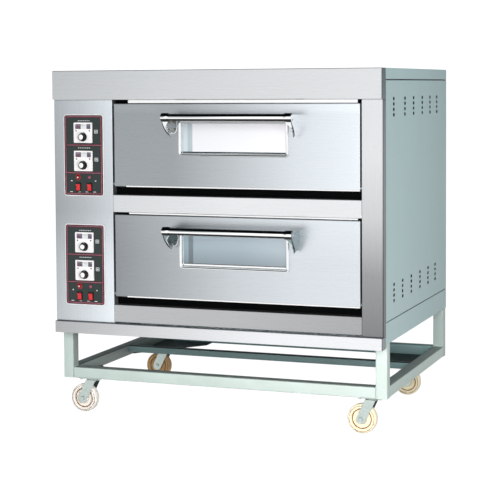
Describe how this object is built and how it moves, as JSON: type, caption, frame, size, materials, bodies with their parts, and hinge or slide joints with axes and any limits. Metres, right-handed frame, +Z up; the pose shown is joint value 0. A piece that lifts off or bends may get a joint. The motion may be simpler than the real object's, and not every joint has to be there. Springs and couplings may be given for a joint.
{
  "type": "deck oven",
  "caption": "Electric bakery deck oven on a castored stand: stacked chambers with bottom-hinged windowed doors, a control column on the left and vented side panels.",
  "frame": {"origin": "on the floor under the middle of the whole oven, handles and cable gland included", "axes": "+X to the right of someone facing the doors, +Y from the doors to the back panel, +Z up"},
  "size_m": [1.214, 1.0326, 1.24],
  "materials": {
    "painted_tube": "satin",
    "painted_sheet": "satin",
    "brushed_stainless": "satin",
    "chrome": "polished",
    "window_glass": "gloss",
    "control_enamel": "satin",
    "white_plastic": "satin",
    "black_plastic": "gloss",
    "red_plastic": "gloss",
    "lamp_red": "gloss",
    "zinc_steel": "satin",
    "cream_nylon": "satin",
    "gland_nylon": "matte",
    "chamber_steel": "satin",
    "deck_steel": "matte",
    "element_sheath": "matte",
    "mineral_wool": "matte"
  },
  "bodies": {
    "oven": {"back_panel": "painted_sheet", "base_pan": "painted_sheet", "bottom_fascia": "brushed_stainless", "cable_gland": "gland_nylon", "chamber_liner_lower": "chamber_steel", "chamber_liner_upper": "chamber_steel", "control_column": "brushed_stainless", "control_plate_lower": "control_enamel", "control_plate_upper": "control_enamel", "deck_plate_lower": "deck_steel", "deck_plate_upper": "deck_steel", "header_canopy": "brushed_stainless", "heating_element_lower": "element_sheath", "heating_element_upper": "element_sheath", "indicator_lamps_lower": "lamp_red", "indicator_lamps_upper": "lamp_red", "insulation": "mineral_wool", "lower_fascia": "brushed_stainless", "middle_fascia": "brushed_stainless", "right_column": "brushed_stainless", "side_panel_left": "painted_sheet", "side_panel_right": "painted_sheet", "stand_cross_rail": "painted_tube", "stand_post_front_left": "painted_tube", "stand_post_front_right": "painted_tube", "stand_post_rear_left": "painted_tube", "stand_post_rear_right": "painted_tube", "stand_rail_front": "painted_tube", "stand_rail_left": "painted_tube", "stand_rail_rear": "painted_tube", "stand_rail_right": "painted_tube", "thermostat_lower_bottom": "white_plastic", "thermostat_lower_top": "white_plastic", "thermostat_upper_bottom": "white_plastic", "thermostat_upper_top": "white_plastic", "top_cover": "painted_sheet"},
    "door_upper": {"door_shell_upper": "brushed_stainless", "window_frame_upper": "chrome", "window_glass_upper": "window_glass", "door_handle_upper": "chrome"},
    "knob_upper_top": {"thermostat_knob_upper_top": "black_plastic"},
    "knob_upper_bottom": {"thermostat_knob_upper_bottom": "black_plastic"},
    "rocker_upper_left": {"rocker_switch_upper_left": "red_plastic"},
    "rocker_upper_right": {"rocker_switch_upper_right": "red_plastic"},
    "door_lower": {"door_shell_lower": "brushed_stainless", "window_frame_lower": "chrome", "window_glass_lower": "window_glass", "door_handle_lower": "chrome"},
    "knob_lower_top": {"thermostat_knob_lower_top": "black_plastic"},
    "knob_lower_bottom": {"thermostat_knob_lower_bottom": "black_plastic"},
    "rocker_lower_left": {"rocker_switch_lower_left": "red_plastic"},
    "rocker_lower_right": {"rocker_switch_lower_right": "red_plastic"},
    "fork_front_left": {"caster_fork_front_left": "zinc_steel"},
    "wheel_front_left": {"caster_wheel_front_left": "cream_nylon"},
    "fork_front_right": {"caster_fork_front_right": "zinc_steel"},
    "wheel_front_right": {"caster_wheel_front_right": "cream_nylon"},
    "fork_rear_left": {"caster_fork_rear_left": "zinc_steel"},
    "wheel_rear_left": {"caster_wheel_rear_left": "cream_nylon"},
    "fork_rear_right": {"caster_fork_rear_right": "zinc_steel"},
    "wheel_rear_right": {"caster_wheel_rear_right": "cream_nylon"}
  },
  "joints": [
    {"name": "door_upper_hinge", "type": "hinge", "parent": "oven", "child": "door_upper", "pos_m": [0.0785, -0.40775, 0.841], "axis": [1, 0, 0], "range_deg": [0, 90]},
    {"name": "door_lower_hinge", "type": "hinge", "parent": "oven", "child": "door_lower", "pos_m": [0.0785, -0.40775, 0.451], "axis": [1, 0, 0], "range_deg": [0, 90]},
    {"name": "knob_upper_top_turn", "type": "hinge", "parent": "oven", "child": "knob_upper_top", "pos_m": [-0.49, -0.43575, 1.0055], "axis": [0, 1, 0], "range_deg": [0, 270]},
    {"name": "knob_upper_bottom_turn", "type": "hinge", "parent": "oven", "child": "knob_upper_bottom", "pos_m": [-0.49, -0.43575, 0.9055], "axis": [0, 1, 0], "range_deg": [0, 270]},
    {"name": "knob_lower_top_turn", "type": "hinge", "parent": "oven", "child": "knob_lower_top", "pos_m": [-0.49, -0.43575, 0.6155], "axis": [0, 1, 0], "range_deg": [0, 270]},
    {"name": "knob_lower_bottom_turn", "type": "hinge", "parent": "oven", "child": "knob_lower_bottom", "pos_m": [-0.49, -0.43575, 0.5155], "axis": [0, 1, 0], "range_deg": [0, 270]},
    {"name": "rocker_upper_left_tip", "type": "hinge", "parent": "oven", "child": "rocker_upper_left", "pos_m": [-0.512, -0.42505, 0.8275], "axis": [1, 0, 0], "range_deg": [-16, 0]},
    {"name": "rocker_upper_right_tip", "type": "hinge", "parent": "oven", "child": "rocker_upper_right", "pos_m": [-0.468, -0.42505, 0.8275], "axis": [1, 0, 0], "range_deg": [-16, 0]},
    {"name": "rocker_lower_left_tip", "type": "hinge", "parent": "oven", "child": "rocker_lower_left", "pos_m": [-0.512, -0.42505, 0.4375], "axis": [1, 0, 0], "range_deg": [-16, 0]},
    {"name": "rocker_lower_right_tip", "type": "hinge", "parent": "oven", "child": "rocker_lower_right", "pos_m": [-0.468, -0.42505, 0.4375], "axis": [1, 0, 0], "range_deg": [-16, 0]},
    {"name": "caster_front_left_swivel", "type": "hinge", "parent": "oven", "child": "fork_front_left", "pos_m": [-0.511, -0.32875, 0.116], "axis": [0, 0, 1], "continuous": true},
    {"name": "caster_front_right_swivel", "type": "hinge", "parent": "oven", "child": "fork_front_right", "pos_m": [0.541, -0.32875, 0.116], "axis": [0, 0, 1], "continuous": true},
    {"name": "caster_rear_left_swivel", "type": "hinge", "parent": "oven", "child": "fork_rear_left", "pos_m": [-0.51, 0.33125, 0.116], "axis": [0, 0, 1], "continuous": true},
    {"name": "caster_rear_right_swivel", "type": "hinge", "parent": "oven", "child": "fork_rear_right", "pos_m": [0.528, 0.33125, 0.116], "axis": [0, 0, 1], "continuous": true},
    {"name": "caster_front_left_roll", "type": "hinge", "parent": "fork_front_left", "child": "wheel_front_left", "pos_m": [-0.544, -0.32875, 0.051], "axis": [0, 1, 0], "continuous": true},
    {"name": "caster_front_right_roll", "type": "hinge", "parent": "fork_front_right", "child": "wheel_front_right", "pos_m": [0.508, -0.32875, 0.051], "axis": [0, 1, 0], "continuous": true},
    {"name": "caster_rear_left_roll", "type": "hinge", "parent": "fork_rear_left", "child": "wheel_rear_left", "pos_m": [-0.543, 0.33125, 0.051], "axis": [0, 1, 0], "continuous": true},
    {"name": "caster_rear_right_roll", "type": "hinge", "parent": "fork_rear_right", "child": "wheel_rear_right", "pos_m": [0.495, 0.33125, 0.051], "axis": [0, 1, 0], "continuous": true}
  ]
}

- _WHAT IS NEEDED_
Return each line that includes "materials".

- _TASK RESPONSE_
Describe how this object is built and how it moves, as JSON: type, caption, frame, size, materials, bodies with their parts, and hinge or slide joints with axes and any limits. Metres, right-handed frame, +Z up; the pose shown is joint value 0. A piece that lifts off or bends may get a joint. The motion may be simpler than the real object's, and not every joint has to be there. Springs and couplings may be given for a joint.
  "materials": {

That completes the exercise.